#### Information provided
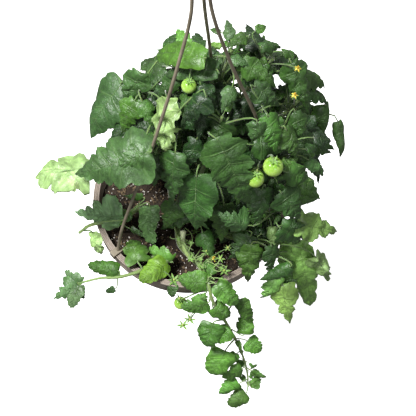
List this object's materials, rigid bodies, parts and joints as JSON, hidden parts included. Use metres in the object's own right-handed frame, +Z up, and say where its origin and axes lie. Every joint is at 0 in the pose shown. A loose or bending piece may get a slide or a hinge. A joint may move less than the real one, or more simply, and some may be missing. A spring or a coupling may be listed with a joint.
{
  "type": "cherry tomato plant in a hanging pot",
  "caption": "Bushy trailing cherry tomato plant with green fruit and yellow flowers, growing in a round plastic hanging pot with a three-strand clip-on hanger and hook.",
  "frame": {"origin": "the point inside the hanger's hook where it rests on what it hangs from", "axes": "+Z up along the pot's axis, -Y towards the front of the pot, +X to its right"},
  "size_m": [0.3881, 0.4298, 0.7573],
  "materials": {
    "pot_plastic": "taupe brown moulded polypropylene, satin",
    "hanger_plastic": "dark brown moulded polypropylene, satin",
    "soil": "damp potting mix with bark and white perlite, rough",
    "leaf": "tomato leaf and stem, softly hairy, matt with a faint sheen",
    "fruit": "unripe cherry tomato skin, smooth and glossy",
    "petal": "yellow tomato flower petal, soft and matt"
  },
  "bodies": {
    "root": {"pot": "pot_plastic", "hanger_crown": "hanger_plastic", "hanger_strand_left": "hanger_plastic", "hanger_strand_right": "hanger_plastic", "hanger_strand_back": "hanger_plastic", "soil": "soil", "stem_left_high": "leaf", "stem_left_back": "leaf", "stem_centre_left": "leaf", "stem_back_left": "leaf", "stem_top": "leaf", "stem_back_right": "leaf", "stem_right_top": "leaf", "stem_centre": "leaf", "stem_right": "leaf", "stem_right_low": "leaf", "stem_front_right": "leaf", "stem_back_low": "leaf", "stem_right_back": "leaf", "stem_left_low": "leaf", "stem_left_vine": "leaf", "stem_front_vine": "leaf", "tomato_1": "fruit", "tomato_2": "fruit", "tomato_3": "fruit", "tomato_4": "fruit", "tomato_5": "fruit", "tomato_6": "fruit", "tomato_7": "fruit", "flower_1": "petal", "flower_2": "petal", "flower_3": "petal"}
  },
  "joints": []
}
########
Exercise objective - Check every line for "materials" and show the ones that have it.

Result for this task -
List this object's materials, rigid bodies, parts and joints as JSON, hidden parts included. Use metres in the object's own right-handed frame, +Z up, and say where its origin and axes lie. Every joint is at 0 in the pose shown. A loose or bending piece may get a slide or a hinge. A joint may move less than the real one, or more simply, and some may be missing. A spring or a coupling may be listed with a joint.
  "materials": {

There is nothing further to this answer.